I won’t say more. Feel free to disagree.
By Hilary Mantel
This was a library find. I was combing the shelves for some chic-lit trash, and coming up with nothing when my eyes fell upon this book by Hilary Mantel. Now Hilary Mantel is the author of Wolf Hall, which won the Booker Prize in 2009. Wolf Hall was also my “Book of 2010”. I don’t always have a book of the year, but sometimes I read a book that just really appeals and it becomes “Book of yyyy”. So I was expecting great things of Fludd.
Fludd is about alchemy, but the alchemy in this novel is about changing particular lives in a very depressing northern English village, Fetherington. Father Angwin secretly has lost his faith. His pompous bishop has ordered him to get rid of saintly statues that adorn the dark castle-like church, and now the bishop is sending a curate to him to spy. The curate that arrives on a dark and stormy night is Father Fludd. Father Angwin takes an immediate shine to the young curate, who seems to be weaving a kind of magic through parts of the parish.

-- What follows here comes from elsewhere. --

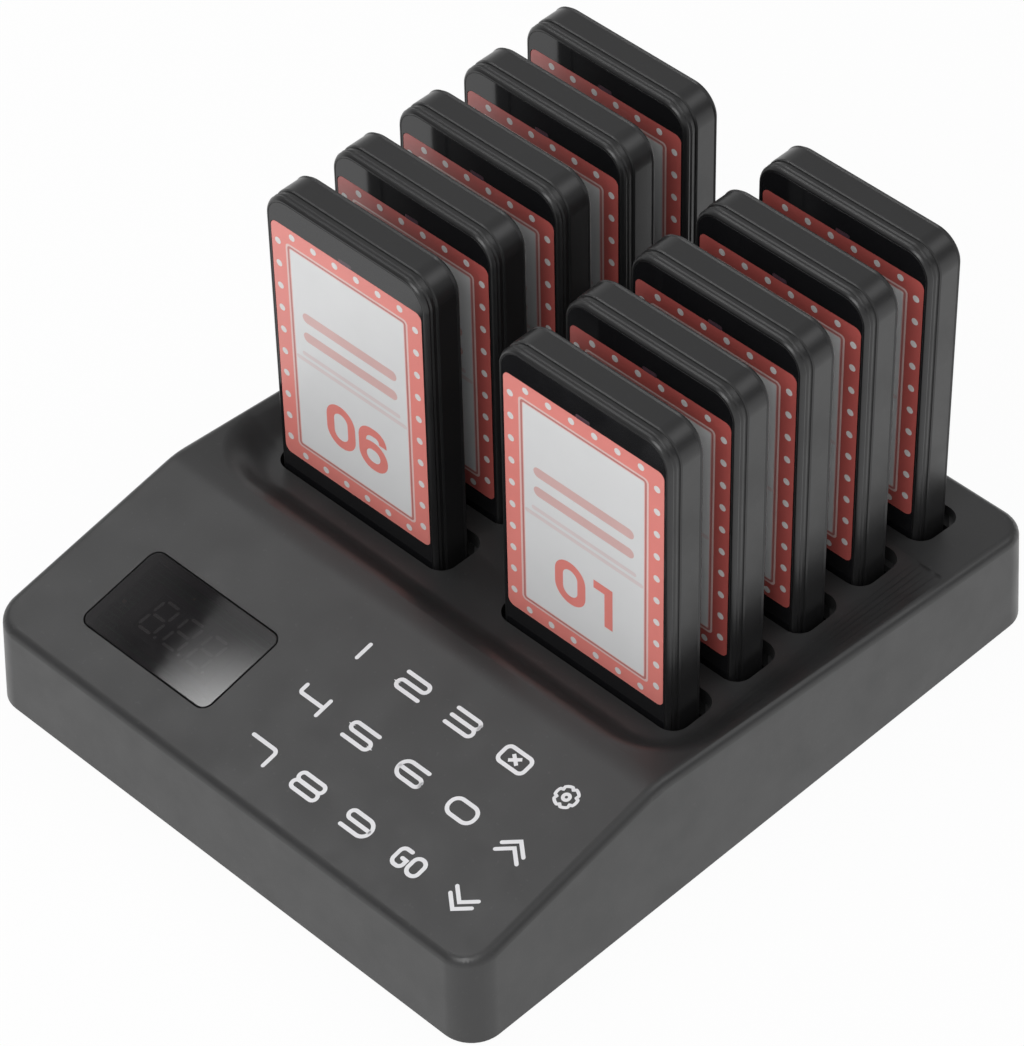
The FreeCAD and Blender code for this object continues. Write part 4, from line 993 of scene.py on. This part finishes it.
def studio_world():
    """White at the horizon. Higher up it is dimmer at the front left, back and right, with a bright patch."""
    world = bpy.data.worlds.new("surround")
    bpy.context.scene.world = world
    world.use_nodes = True
    tree = world.node_tree
    background = tree.nodes["Background"]
    background.inputs["Color"].default_value = (1.0, 1.0, 1.0, 1.0)
    way = tree.nodes.new("ShaderNodeTexCoord").outputs["Generated"]

    def zone(direction, edge, low, high, full=1.0):
        """low away from the direction, and high where the cosine to it is at full or more."""
        along = tree.nodes.new("ShaderNodeVectorMath")
        along.operation = "DOT_PRODUCT"
        along.inputs[1].default_value = Vector(direction).normalized()
        tree.links.new(way, along.inputs[0])
        return remap(tree, along.outputs["Value"], low, high, edge, full, "SMOOTHSTEP")

    front_left = zone((-0.52, -0.74, 0.36), 0.70, 0.58, 0.20)
    back = zone((0.10, 0.98, 0.15), 0.62, 1.0, 0.40, 0.88)
    right = zone((0.80, 0.58, 0.10), 0.70, 1.0, 0.50)
    patch = zone((0.42, 0.53, 0.74), 0.93, 0.0, 1.5)
    sides = combine(tree, "MULTIPLY", combine(tree, "MULTIPLY", front_left, back), right)
    level = combine(tree, "ADD", sides, patch)
    mix = tree.nodes.new("ShaderNodeMix")
    mix.data_type = "FLOAT"
    tree.links.new(zone((0, 0, 1), 0.03, 0.0, 1.0, 0.14), mix.inputs["Factor"])
    mix.inputs[2].default_value = 1.0
    tree.links.new(level, mix.inputs[3])
    tree.links.new(mix.outputs[0], background.inputs["Strength"])


def softbox(name, place, size, cloth_level, core_level, core, edge):
    """Rectangle of lit cloth with a hot round middle, facing down. The camera itself doesn't see it.

    size has the four edges from its middle, left, right, front and back, with left and right
    exchanged in the room because the cloth is turned over. core and edge are radii.
    """
    material = bpy.data.materials.new(name)
    material.use_nodes = True
    tree = material.node_tree
    tree.nodes.clear()
    out = tree.nodes.new("ShaderNodeOutputMaterial")
    glow = tree.nodes.new("ShaderNodeEmission")
    spot = tree.nodes.new("ShaderNodeVectorMath")
    spot.operation = "LENGTH"
    tree.links.new(object_coords(tree), spot.inputs[0])
    level = remap(tree, spot.outputs["Value"], core_level, cloth_level, core, edge, "SMOOTHSTEP")
    tree.links.new(level, glow.inputs["Strength"])
    tree.links.new(glow.outputs[0], out.inputs["Surface"])
    mesh = bpy.data.meshes.new(name)
    left, right, front, back = size
    corners = [(left, front, 0), (right, front, 0), (right, back, 0), (left, back, 0)]
    mesh.from_pydata(corners, [], [(0, 1, 2, 3)])
    mesh.materials.append(material)
    cloth = bpy.data.objects.new(name, mesh)
    cloth.location = place
    cloth.rotation_euler = (0.0, math.pi, 0.0)
    cloth.visible_camera = False
    bpy.context.scene.collection.objects.link(cloth)


def soft_lamp(name, place, target, width, height, power):
    data = bpy.data.lights.new(name, "AREA")
    data.shape = "RECTANGLE"
    data.size, data.size_y = width, height
    data.energy = power
    lamp = bpy.data.objects.new(name, data)
    lamp.location = place
    lamp.rotation_euler = (Vector(target) - Vector(place)).to_track_quat("-Z", "Y").to_euler()
    bpy.context.scene.collection.objects.link(lamp)


studio_floor()
studio_world()
soft_lamp("lamp_front", (0.35, -1.15, 1.25), (0, 0, 0.03), 1.0, 0.8, 11.0)
softbox("softbox_near", (-0.74, 0.04, 1.20), (-0.42, 0.06, -0.45, 0.20), 1.25, 12.0, 0.014, 0.078)
softbox("softbox_side", (-0.45, -0.15, 1.19), (-0.22, 0.22, -0.24, 0.24), 1.25, 4.0, 0.06, 0.24)
softbox("softbox_far", (-1.20, 0.09, 1.20), (-0.40, 0.50, -0.42, 0.42), 0.15, 1.75, 0.26, 0.40)


# Camera at the photograph's place

PHOTO_WIDTH, PHOTO_HEIGHT = 1024.0, 1046.0
FOCAL_PIXELS, CENTRE_PIXELS = 4793.7, (505.7, 523.2)
CAMERA_AZIMUTH, CAMERA_ELEVATION = math.radians(45.576), math.radians(44.463)
CAMERA_ROLL = math.radians(-1.44)
CAMERA_TARGET, CAMERA_DISTANCE = Vector((-0.002653, 0.000351, 0.04074)), 1.1124
SENSOR_HEIGHT = 36.0


def studio_camera():
    azimuth, elevation, roll = CAMERA_AZIMUTH, CAMERA_ELEVATION, CAMERA_ROLL
    back = Vector((math.sin(azimuth) * math.cos(elevation), -math.cos(azimuth) * math.cos(elevation),
                   math.sin(elevation)))
    right = Vector((math.cos(azimuth), math.sin(azimuth), 0.0))
    up = back.cross(right)
    side = right * math.cos(roll) + up * math.sin(roll)
    head = up * math.cos(roll) - right * math.sin(roll)
    data = bpy.data.cameras.new("camera")
    data.sensor_fit = "VERTICAL"
    data.sensor_height = SENSOR_HEIGHT
    data.lens = FOCAL_PIXELS * SENSOR_HEIGHT / PHOTO_HEIGHT
    data.shift_x = (PHOTO_WIDTH / 2 - CENTRE_PIXELS[0]) / PHOTO_HEIGHT
    data.shift_y = (CENTRE_PIXELS[1] - PHOTO_HEIGHT / 2) / PHOTO_HEIGHT
    data.clip_start, data.clip_end = 0.05, 50.0
    camera = bpy.data.objects.new("camera", data)
    place = CAMERA_TARGET + back * CAMERA_DISTANCE
    camera.matrix_world = Matrix(((side.x, head.x, back.x, place.x), (side.y, head.y, back.y, place.y),
                                  (side.z, head.z, back.z, place.z), (0, 0, 0, 1)))
    bpy.context.scene.collection.objects.link(camera)
    bpy.context.scene.camera = camera


studio_camera()
bpy.context.scene.view_settings.view_transform = "Standard"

But Fludd really isn’t a curate. He is a very mysterious stranger, and possibly other worldly. He gives Father Fludd, and a young Nun , Sister Philomena, the courage to and stand up to those who seek to repress them.
So. Yep. Some parts are funny, but I have said black humour, because some of the humour is very dark. It is well written, as I would expect from Hilary Mantel. The language is descriptive without being long and verbose. I didn’t like it as much as I liked Wolf Hall, but it quick and easy to read. The ending wasn’t jolly-hockey sticks happy, but it was happy in many ways for the main characters. They had hope. The minor victories made me smile.